The court first considered Prout’s argument that the dedication was an illegal exaction. Under Nollan v. California Coastal Commission, 483 U.S. 825 (1987), the government cannot require, as a condition for issuance of a permit for development, that a landowner dedicate land for public use, unless there is an “essential nexus” between the dedication condition and the projected impact of the proposed development. In California, an illegal exaction generally must be challenged by petition for writ of mandate.

Applying California’s catch-all statute of limitations of four years (Code of Civil Procedure § 343), the court ruled that Prout’s illegal exaction claim was time-barred because he did not file a petition for writ of mandate within that period. The court concluded that the statute of limitations began to run when Caltrans issued the encroachment permit in 1990. The court also found that it would be “unfair” to allow Prout to challenge a permit condition more than 20 years after he accepted the benefits of the permit by connecting his private road to the public highway.

Inverse Condemnation

Prout’s inverse condemnation claim alleged that Caltrans’s occupation of the 20-foot strip constituted a taking of property for which Prout was entitled compensation. In response, Caltrans argued that there was no taking because Prout offered to dedicate the 20-foot strip to Caltrans in 1990, and Caltrans validly accepted the dedication offer in 2010 by physically occupying the strip. The court ruled that Caltrans satisfied the common law requirements for a dedication of land: a clear and unequivocal offer of dedication that is accepted by the public within a reasonable time and before any revocation of the offer.

  • First, the court determined that Prout made an unequivocal offer of dedication because he signed the subdivision maps (which marked the 20-foot strip as “area in the process of being deeded to Caltrans for highway purposes”), never paid taxes on the 1.31 acres, and left the strip outside of subdivision fencing. Prout argued that he had no intent to dedicate the property to Caltrans because his civil engineer handled the encroachment permit and subdivision maps. The court rejected this argument, however, explaining that Prout was bound by the actions of his civil engineer (who was acting as Prout’s agent) and noting that Prout himself had signed the subdivision maps.
  • Second, the court held that Caltrans had accepted the offer of dedication when it used the 20-foot strip for the Highway 12 improvement project in 2010.
  • Third, the court ruled that 20 years was a reasonable period of time for Caltrans to accept the offer of dedication in light of the circumstances, including that execution of the deed “fell through the cracks” and that Prout never exerted any ownership over the property. The court observed that periods of more than 30 years had been found by courts to be reasonable, and that a statute permits 25 years for acceptance of an offer of dedication that is made solely by filing a subdivision map.
  • Fourth, the court ruled that Prout had not taken any steps to revoke his offer of dedication before 2010. The court explained that Prout did not revoke the offer merely by ignoring Caltrans’s letters requesting that he execute a deed in 2008 and 2009. Rather, Prout first attempted to disavow the dedication offer when his attorney wrote to Caltrans demanding compensation in 2011—after Caltrans had accepted the offer by occupying the 20-foot strip for the highway improvement work.

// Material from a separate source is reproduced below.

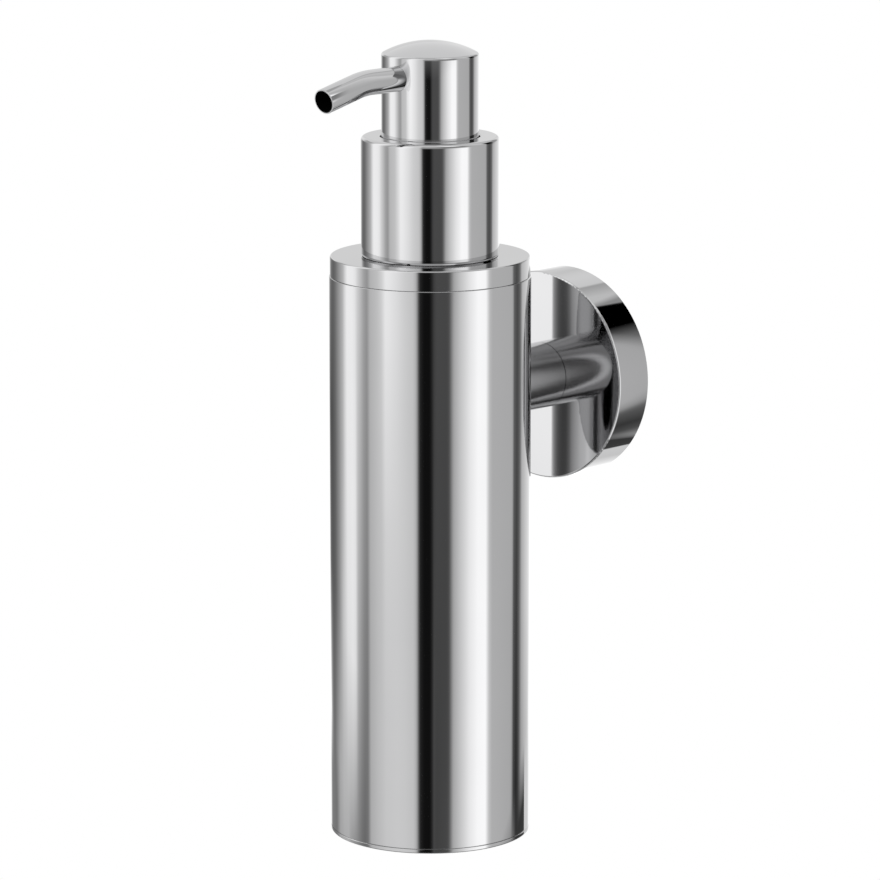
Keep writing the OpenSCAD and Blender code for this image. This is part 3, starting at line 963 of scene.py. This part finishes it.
@dataclass
class Pump(Assembly):
    """Everything of the pump that goes into the bottle."""

    wire: float = 0.9 * MM
    coil: float = 8.6 * MM
    turns: int = 8
    free_length: float = 23.0 * MM
    stroke: float = 10.0 * MM
    closed_pitch: float = 1.1
    steps: int = 28
    sides: int = 12
    crease: float = math.radians(60)

    def build(self) -> None:
        """Dresses the pump and winds its spring."""
        self.finishes = {
            "pump_barrel": Finish.WHITE,
            "stem_guide": Finish.WHITE,
            "piston": Finish.WHITE,
            "stem": Finish.WHITE,
            "stem_tip": Finish.WHITE,
            "dip_tube": Finish.NATURAL,
            "neck_gasket": Finish.RUBBER,
            "inlet_ball": Finish.GROUND,
            "outlet_ball": Finish.GROUND,
        }
        self.dress()
        spring = self.wound_spring()
        self.finish_piece(spring, "pump", "return_spring", "spring_steel", Finish.DRAWN)
        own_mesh(spring)

    def wound_spring(self) -> bpy.types.Object:
        """Winds the return spring, with one closed turn at each end.

        Returns:
            The spring.
        """
        place = place_of("return_spring")
        centre = place.centre
        closed = self.wire * self.closed_pitch
        open_turns = self.turns - 2
        open_pitch = (self.free_length - self.wire - 2 * closed) / open_turns
        bm = bmesh.new()
        first = Vector((centre.x + self.coil / 2, centre.y, place.foot + self.wire / 2))
        ring = bmesh.ops.create_circle(
            bm,
            cap_ends=True,
            segments=self.sides,
            radius=self.wire / 2,
            matrix=Matrix.Translation(first) @ Matrix.Rotation(math.pi / 2, 4, "X"),
        )["verts"]
        faces = once(f for v in ring for f in v.link_faces)
        edges = once(e for v in ring for e in v.link_edges)
        grown = faces + edges + ring
        for turns, pitch in ((1, closed), (open_turns, open_pitch), (1, closed)):
            turned = bmesh.ops.spin(
                bm,
                geom=grown,
                cent=centre,
                axis=(0, 0, 1),
                dvec=(0, 0, pitch / self.steps),
                angle=2 * math.pi * turns,
                steps=self.steps * turns,
            )
            grown = turned["geom_last"]
        return object_from(bm, "spring_wound", self.crease)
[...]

Statute of Limitations for Caltrans’s Contractual Cross-Claims

Prout argued that the five-year statutes of limitations in Code of Civil Procedure sections 318–321 (which apply to recovery of real property) barred Caltrans’s cross-complaint for breach of contract, promissory estoppel, and specific performance. The court disagreed, explaining that the permit condition for a deed had never been satisfied, and Caltrans’s right to specific performance to compel a deed accrued when Caltrans accepted the offer of dedication by occupying the 20-foot strip in 2010. Accordingly, Caltrans’s cross-complaint, filed in 2012, was within the five-year statute of limitations.